The Supreme Court did not agree with the reasoning given in Himangi Enterprise and therefore the case and issue of arbitrability have been now referred to a larger three-judge bench of the Supreme Court of India.

COMMENTS

While the decision of Vidya Drolia is not binding per se, it has expanded the horizon of the Indian Arbitrability Jurisprudence by giving wholesome reasoning about the situation present in the country. Moreover, by dismantling the foundation in Himangi Enterprise, Vidya Drolia has affirmed its dictum for the future.

The court has excellently articulated instances where arbitration is excluded by necessary implication. It has further set a scheme to show how statutes can be wholly incompatible with arbitration as a redressal mechanism. Furthermore, lease agreements are based on the long-standing commercial relationship between the lessor and the lessee. Litigation as a recourse will have a cascading effect on the business, the relationship, time, and money. With the real estate market growing rampantly in the past two decades, it is necessary to not take futile measures to redress a dispute.

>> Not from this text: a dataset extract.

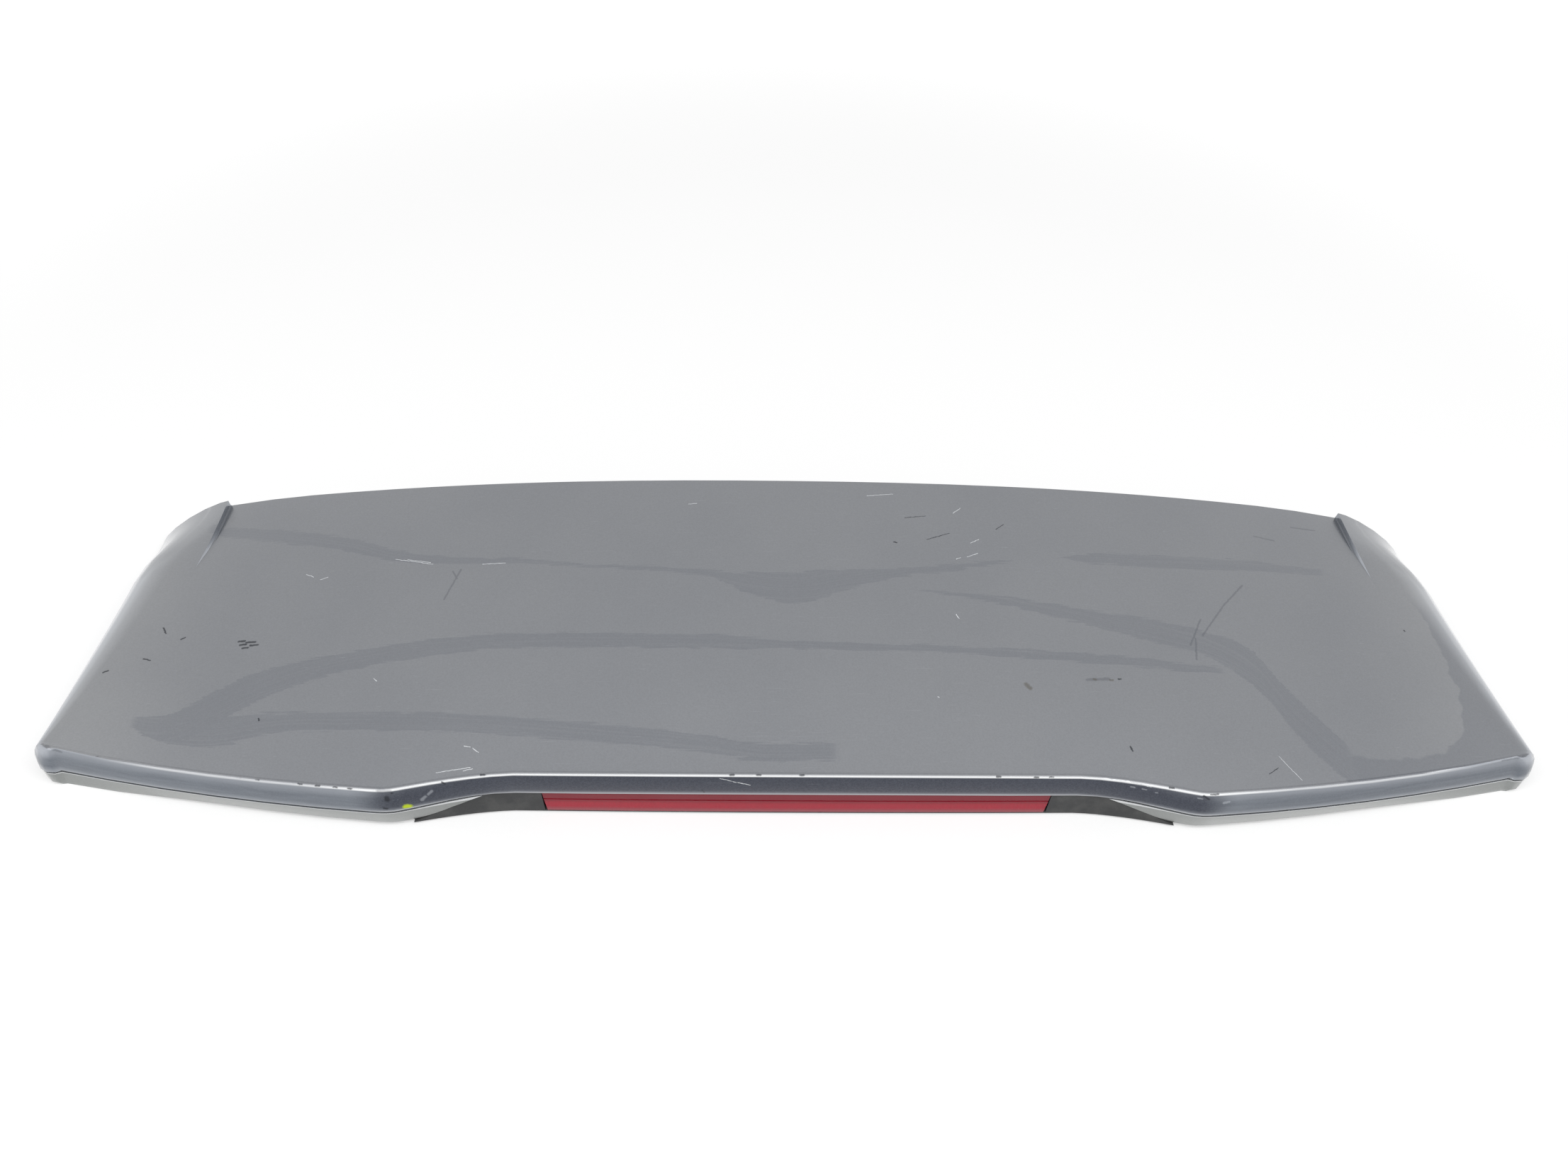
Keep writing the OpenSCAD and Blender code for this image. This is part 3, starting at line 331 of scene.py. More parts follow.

Over 3.7 million cases are pending before different High Courts and District and Taluka courts according to National Judicial Data Grid (NJDG). The mounting number of cases show that if an Alternate Dispute Resolution process like Arbitration is not accepted, the Judiciary will succumb under its own weight. It is essential for the Central and State Government to understand the dire consequences of the prolonged judicial process. Our country has no dearth of laws to protect the rights of its citizens, however, the problem has always been with the implementation and execution of these laws. The only solution to this is by a pro-efficient judicial system backed by Arbitration and other dispute resolution mechanisms. The need to have a holistic method to evaluate cases under the current law has increased manifold with the upward trajectory of cases being registered on a day to day basis.  Thus, for this, there is a need to re-evaluate the fundamentals laid in the preceding judgments or to reform the current laws so as to fill in the lacuna and strengthen the judicial proceedings in India.